- What the task requires: Extract exactly the run of lines starting at the line that holds "collar's right end." and ending at the line that holds "cad_parts[member].parent = rigid_bodies[body]", both included.

- Data:
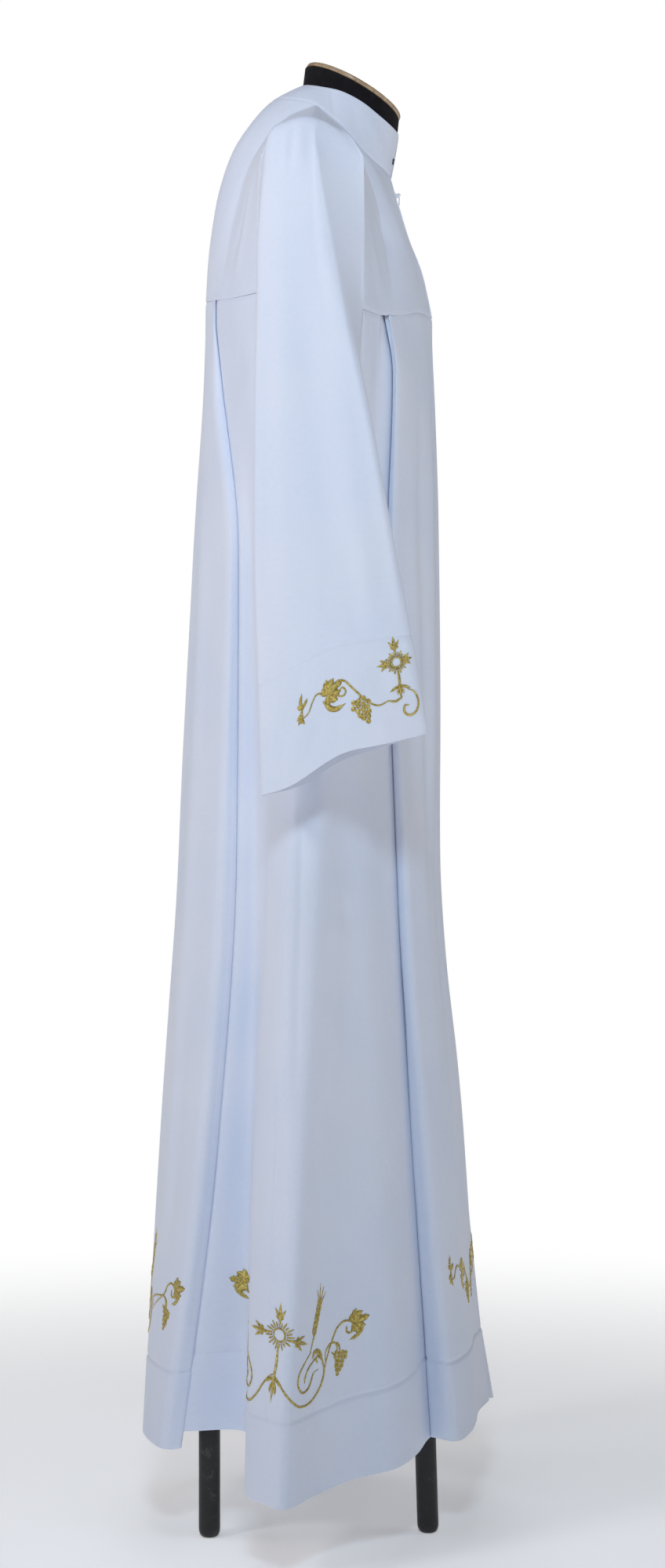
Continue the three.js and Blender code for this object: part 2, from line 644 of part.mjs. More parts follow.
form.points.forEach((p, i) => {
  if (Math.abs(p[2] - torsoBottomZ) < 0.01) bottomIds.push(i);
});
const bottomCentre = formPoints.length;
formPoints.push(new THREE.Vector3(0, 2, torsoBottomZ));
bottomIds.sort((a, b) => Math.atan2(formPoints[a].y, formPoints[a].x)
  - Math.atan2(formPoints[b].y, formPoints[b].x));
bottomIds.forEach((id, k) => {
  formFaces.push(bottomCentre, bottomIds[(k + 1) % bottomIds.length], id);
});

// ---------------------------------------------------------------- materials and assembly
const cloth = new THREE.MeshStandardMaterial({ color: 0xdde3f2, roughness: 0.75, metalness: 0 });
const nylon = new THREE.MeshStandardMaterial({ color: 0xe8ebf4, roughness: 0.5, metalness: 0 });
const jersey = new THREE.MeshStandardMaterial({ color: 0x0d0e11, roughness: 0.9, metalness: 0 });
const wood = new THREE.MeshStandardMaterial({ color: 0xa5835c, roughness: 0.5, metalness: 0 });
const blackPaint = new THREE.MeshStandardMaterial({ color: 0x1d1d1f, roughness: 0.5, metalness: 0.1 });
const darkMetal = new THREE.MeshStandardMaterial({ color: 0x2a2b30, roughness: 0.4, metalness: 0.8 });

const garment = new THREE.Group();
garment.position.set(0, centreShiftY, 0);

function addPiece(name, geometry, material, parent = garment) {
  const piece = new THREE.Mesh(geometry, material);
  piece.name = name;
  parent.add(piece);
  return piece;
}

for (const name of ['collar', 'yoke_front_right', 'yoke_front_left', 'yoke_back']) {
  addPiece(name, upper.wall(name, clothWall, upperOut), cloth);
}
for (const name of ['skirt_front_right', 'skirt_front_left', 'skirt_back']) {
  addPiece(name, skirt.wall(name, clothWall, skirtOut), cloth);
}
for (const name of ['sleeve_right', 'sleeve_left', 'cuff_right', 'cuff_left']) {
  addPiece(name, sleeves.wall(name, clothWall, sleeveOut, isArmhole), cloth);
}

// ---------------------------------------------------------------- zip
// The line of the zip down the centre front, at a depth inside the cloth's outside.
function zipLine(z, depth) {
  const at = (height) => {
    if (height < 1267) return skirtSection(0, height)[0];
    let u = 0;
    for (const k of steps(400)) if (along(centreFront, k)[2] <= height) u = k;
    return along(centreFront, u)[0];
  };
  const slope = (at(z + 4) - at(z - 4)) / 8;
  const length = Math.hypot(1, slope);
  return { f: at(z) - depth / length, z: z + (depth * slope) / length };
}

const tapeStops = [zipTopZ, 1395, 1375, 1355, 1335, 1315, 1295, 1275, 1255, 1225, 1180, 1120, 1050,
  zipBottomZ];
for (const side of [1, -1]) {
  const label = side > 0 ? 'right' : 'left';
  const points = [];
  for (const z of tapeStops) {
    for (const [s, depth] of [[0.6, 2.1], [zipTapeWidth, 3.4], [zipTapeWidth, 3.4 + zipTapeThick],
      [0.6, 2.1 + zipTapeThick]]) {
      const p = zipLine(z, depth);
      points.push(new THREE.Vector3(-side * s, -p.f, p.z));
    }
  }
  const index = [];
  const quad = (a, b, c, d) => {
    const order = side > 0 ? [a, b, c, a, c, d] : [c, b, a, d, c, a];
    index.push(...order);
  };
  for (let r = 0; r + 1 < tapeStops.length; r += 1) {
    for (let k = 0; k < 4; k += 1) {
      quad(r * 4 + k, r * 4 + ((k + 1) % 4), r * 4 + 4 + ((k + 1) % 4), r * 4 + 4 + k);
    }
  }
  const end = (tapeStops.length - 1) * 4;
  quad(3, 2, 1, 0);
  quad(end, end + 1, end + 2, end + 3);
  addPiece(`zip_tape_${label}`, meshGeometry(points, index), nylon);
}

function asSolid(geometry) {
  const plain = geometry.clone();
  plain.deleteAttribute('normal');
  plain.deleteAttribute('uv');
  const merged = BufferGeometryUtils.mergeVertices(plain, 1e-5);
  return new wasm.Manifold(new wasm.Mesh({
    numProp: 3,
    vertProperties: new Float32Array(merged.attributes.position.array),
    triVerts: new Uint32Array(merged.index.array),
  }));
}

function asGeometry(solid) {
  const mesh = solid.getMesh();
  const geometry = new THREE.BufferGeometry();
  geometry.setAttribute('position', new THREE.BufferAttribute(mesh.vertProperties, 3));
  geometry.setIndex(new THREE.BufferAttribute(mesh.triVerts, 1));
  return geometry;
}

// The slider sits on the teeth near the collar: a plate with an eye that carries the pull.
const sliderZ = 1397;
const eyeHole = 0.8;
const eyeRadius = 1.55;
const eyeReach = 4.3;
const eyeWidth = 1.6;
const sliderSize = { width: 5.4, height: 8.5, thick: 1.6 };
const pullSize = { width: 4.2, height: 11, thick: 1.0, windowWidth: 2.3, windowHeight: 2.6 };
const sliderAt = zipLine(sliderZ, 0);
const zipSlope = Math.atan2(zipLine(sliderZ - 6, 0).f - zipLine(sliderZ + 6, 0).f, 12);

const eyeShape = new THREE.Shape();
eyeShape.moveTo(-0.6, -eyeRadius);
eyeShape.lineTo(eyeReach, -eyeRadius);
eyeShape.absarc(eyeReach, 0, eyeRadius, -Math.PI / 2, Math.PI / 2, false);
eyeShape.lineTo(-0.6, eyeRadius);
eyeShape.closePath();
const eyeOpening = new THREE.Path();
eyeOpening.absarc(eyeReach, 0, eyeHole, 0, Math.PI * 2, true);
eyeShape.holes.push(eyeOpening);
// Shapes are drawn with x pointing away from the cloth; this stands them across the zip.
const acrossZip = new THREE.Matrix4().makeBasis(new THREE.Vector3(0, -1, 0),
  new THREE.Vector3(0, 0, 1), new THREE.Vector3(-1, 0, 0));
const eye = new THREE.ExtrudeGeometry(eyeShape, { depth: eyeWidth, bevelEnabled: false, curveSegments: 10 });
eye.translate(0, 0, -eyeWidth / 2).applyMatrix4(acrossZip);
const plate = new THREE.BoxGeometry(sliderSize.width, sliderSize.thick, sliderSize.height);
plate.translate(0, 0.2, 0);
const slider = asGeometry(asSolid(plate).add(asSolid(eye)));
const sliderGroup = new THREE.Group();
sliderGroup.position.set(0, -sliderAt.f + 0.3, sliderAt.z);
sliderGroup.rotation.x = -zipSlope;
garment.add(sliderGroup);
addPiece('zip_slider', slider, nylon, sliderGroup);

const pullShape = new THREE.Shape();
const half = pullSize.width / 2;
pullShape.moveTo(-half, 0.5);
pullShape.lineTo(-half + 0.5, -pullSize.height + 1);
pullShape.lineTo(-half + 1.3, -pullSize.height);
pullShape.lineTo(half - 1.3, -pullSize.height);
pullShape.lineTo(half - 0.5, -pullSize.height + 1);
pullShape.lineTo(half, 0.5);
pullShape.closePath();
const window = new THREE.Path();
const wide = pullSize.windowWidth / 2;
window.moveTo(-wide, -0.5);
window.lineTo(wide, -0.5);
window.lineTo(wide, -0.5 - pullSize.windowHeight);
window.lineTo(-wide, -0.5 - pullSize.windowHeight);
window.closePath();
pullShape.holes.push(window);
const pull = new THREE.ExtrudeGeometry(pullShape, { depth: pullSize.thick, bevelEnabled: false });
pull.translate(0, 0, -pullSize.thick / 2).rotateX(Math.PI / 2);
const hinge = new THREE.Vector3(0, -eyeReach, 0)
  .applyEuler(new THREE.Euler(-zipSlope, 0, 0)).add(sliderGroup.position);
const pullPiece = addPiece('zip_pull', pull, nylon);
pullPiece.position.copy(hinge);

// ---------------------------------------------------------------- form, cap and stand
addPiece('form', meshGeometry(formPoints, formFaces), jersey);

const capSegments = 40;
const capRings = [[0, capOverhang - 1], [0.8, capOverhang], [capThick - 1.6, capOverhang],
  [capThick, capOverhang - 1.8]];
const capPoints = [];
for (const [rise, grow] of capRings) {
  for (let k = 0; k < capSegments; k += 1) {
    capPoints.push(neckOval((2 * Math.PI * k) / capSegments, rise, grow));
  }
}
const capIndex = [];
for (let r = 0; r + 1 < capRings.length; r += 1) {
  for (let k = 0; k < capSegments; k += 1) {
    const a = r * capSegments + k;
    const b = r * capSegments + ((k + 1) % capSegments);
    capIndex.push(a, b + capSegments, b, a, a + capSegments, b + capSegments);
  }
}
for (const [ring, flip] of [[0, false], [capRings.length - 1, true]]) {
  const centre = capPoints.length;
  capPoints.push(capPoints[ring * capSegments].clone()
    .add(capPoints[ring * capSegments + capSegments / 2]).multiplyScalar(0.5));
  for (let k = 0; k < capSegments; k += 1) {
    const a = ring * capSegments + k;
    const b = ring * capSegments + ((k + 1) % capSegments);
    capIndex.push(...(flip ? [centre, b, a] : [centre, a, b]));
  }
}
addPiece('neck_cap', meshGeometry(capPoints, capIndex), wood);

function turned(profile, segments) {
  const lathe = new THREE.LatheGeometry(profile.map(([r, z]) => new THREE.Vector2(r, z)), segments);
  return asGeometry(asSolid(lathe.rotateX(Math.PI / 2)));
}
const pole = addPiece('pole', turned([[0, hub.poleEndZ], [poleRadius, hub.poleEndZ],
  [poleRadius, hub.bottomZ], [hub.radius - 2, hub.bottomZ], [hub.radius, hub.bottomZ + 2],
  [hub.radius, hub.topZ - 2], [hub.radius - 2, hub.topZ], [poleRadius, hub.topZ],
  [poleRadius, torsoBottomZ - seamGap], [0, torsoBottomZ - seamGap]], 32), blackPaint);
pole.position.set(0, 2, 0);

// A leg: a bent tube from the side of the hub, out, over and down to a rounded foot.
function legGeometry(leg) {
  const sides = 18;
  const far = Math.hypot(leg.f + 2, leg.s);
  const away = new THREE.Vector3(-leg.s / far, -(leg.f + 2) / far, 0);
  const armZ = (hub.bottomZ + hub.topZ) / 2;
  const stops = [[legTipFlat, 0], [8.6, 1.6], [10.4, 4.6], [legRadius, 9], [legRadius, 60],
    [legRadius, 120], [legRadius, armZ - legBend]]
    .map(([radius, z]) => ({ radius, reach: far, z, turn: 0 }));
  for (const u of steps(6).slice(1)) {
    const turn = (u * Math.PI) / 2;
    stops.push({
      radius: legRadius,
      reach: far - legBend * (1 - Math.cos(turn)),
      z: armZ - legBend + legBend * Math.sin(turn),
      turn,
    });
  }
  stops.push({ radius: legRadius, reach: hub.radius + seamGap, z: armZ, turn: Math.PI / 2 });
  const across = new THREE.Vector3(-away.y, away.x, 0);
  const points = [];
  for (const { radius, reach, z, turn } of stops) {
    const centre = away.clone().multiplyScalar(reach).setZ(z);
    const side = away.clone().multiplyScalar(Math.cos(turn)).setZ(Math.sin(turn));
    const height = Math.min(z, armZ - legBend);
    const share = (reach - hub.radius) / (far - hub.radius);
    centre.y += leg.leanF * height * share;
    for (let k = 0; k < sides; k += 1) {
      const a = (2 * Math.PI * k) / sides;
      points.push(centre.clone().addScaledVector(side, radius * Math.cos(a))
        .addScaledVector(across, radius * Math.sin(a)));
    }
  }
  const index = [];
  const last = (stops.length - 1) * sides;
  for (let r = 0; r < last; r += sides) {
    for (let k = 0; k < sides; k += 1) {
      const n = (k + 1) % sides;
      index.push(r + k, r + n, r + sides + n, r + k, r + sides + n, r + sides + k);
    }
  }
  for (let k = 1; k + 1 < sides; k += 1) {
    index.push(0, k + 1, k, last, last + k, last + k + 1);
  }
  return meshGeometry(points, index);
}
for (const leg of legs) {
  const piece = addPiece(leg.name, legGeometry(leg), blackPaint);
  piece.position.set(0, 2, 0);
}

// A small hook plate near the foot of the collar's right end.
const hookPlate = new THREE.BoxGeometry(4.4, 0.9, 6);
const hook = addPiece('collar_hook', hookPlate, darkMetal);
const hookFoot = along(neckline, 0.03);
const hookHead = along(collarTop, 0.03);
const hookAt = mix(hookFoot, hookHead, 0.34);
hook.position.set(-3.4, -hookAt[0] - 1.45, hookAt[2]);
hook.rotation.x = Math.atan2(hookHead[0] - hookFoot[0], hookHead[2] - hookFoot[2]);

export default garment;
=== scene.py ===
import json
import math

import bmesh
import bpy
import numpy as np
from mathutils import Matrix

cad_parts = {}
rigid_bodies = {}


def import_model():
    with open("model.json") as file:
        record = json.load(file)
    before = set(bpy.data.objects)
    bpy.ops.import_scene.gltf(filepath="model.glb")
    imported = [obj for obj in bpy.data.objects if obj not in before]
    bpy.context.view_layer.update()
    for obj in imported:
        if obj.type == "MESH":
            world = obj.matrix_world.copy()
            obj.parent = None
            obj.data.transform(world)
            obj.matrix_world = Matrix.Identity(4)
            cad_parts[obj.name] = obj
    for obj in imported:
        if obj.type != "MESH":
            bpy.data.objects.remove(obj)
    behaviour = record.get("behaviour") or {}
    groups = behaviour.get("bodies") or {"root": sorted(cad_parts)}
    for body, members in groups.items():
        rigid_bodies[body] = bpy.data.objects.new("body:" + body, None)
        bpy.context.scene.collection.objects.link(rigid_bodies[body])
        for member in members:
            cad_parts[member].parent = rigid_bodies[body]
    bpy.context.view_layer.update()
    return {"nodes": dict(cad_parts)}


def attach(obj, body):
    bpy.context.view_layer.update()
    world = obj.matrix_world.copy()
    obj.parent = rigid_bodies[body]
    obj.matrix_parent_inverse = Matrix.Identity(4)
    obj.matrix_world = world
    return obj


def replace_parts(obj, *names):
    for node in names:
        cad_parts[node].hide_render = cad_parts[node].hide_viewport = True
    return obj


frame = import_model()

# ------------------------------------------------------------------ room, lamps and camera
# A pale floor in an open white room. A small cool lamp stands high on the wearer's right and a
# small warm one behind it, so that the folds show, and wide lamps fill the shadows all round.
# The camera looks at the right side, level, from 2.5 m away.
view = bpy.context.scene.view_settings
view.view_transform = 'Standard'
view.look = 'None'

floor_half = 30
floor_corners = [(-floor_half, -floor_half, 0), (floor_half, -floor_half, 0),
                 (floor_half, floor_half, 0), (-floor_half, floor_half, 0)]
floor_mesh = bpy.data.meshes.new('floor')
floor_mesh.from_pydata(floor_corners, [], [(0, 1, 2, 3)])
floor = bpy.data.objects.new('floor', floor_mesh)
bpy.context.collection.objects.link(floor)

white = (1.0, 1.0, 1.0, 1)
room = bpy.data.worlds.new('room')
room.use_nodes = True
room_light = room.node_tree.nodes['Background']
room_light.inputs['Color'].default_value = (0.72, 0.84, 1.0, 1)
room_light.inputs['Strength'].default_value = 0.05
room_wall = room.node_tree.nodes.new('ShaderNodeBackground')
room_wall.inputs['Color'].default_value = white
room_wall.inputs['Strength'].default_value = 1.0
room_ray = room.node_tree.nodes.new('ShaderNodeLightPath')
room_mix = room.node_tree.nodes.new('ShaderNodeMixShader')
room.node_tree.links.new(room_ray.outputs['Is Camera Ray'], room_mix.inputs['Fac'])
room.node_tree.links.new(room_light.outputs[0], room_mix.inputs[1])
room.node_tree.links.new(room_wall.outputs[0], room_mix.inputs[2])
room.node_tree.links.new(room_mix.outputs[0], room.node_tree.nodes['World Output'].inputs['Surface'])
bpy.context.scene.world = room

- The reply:
// A small hook plate near the foot of the collar's right end.
const hookPlate = new THREE.BoxGeometry(4.4, 0.9, 6);
const hook = addPiece('collar_hook', hookPlate, darkMetal);
const hookFoot = along(neckline, 0.03);
const hookHead = along(collarTop, 0.03);
const hookAt = mix(hookFoot, hookHead, 0.34);
hook.position.set(-3.4, -hookAt[0] - 1.45, hookAt[2]);
hook.rotation.x = Math.atan2(hookHead[0] - hookFoot[0], hookHead[2] - hookFoot[2]);

export default garment;
=== scene.py ===
import json
import math

import bmesh
import bpy
import numpy as np
from mathutils import Matrix

cad_parts = {}
rigid_bodies = {}


def import_model():
    with open("model.json") as file:
        record = json.load(file)
    before = set(bpy.data.objects)
    bpy.ops.import_scene.gltf(filepath="model.glb")
    imported = [obj for obj in bpy.data.objects if obj not in before]
    bpy.context.view_layer.update()
    for obj in imported:
        if obj.type == "MESH":
            world = obj.matrix_world.copy()
            obj.parent = None
            obj.data.transform(world)
            obj.matrix_world = Matrix.Identity(4)
            cad_parts[obj.name] = obj
    for obj in imported:
        if obj.type != "MESH":
            bpy.data.objects.remove(obj)
    behaviour = record.get("behaviour") or {}
    groups = behaviour.get("bodies") or {"root": sorted(cad_parts)}
    for body, members in groups.items():
        rigid_bodies[body] = bpy.data.objects.new("body:" + body, None)
        bpy.context.scene.collection.objects.link(rigid_bodies[body])
        for member in members:
            cad_parts[member].parent = rigid_bodies[body]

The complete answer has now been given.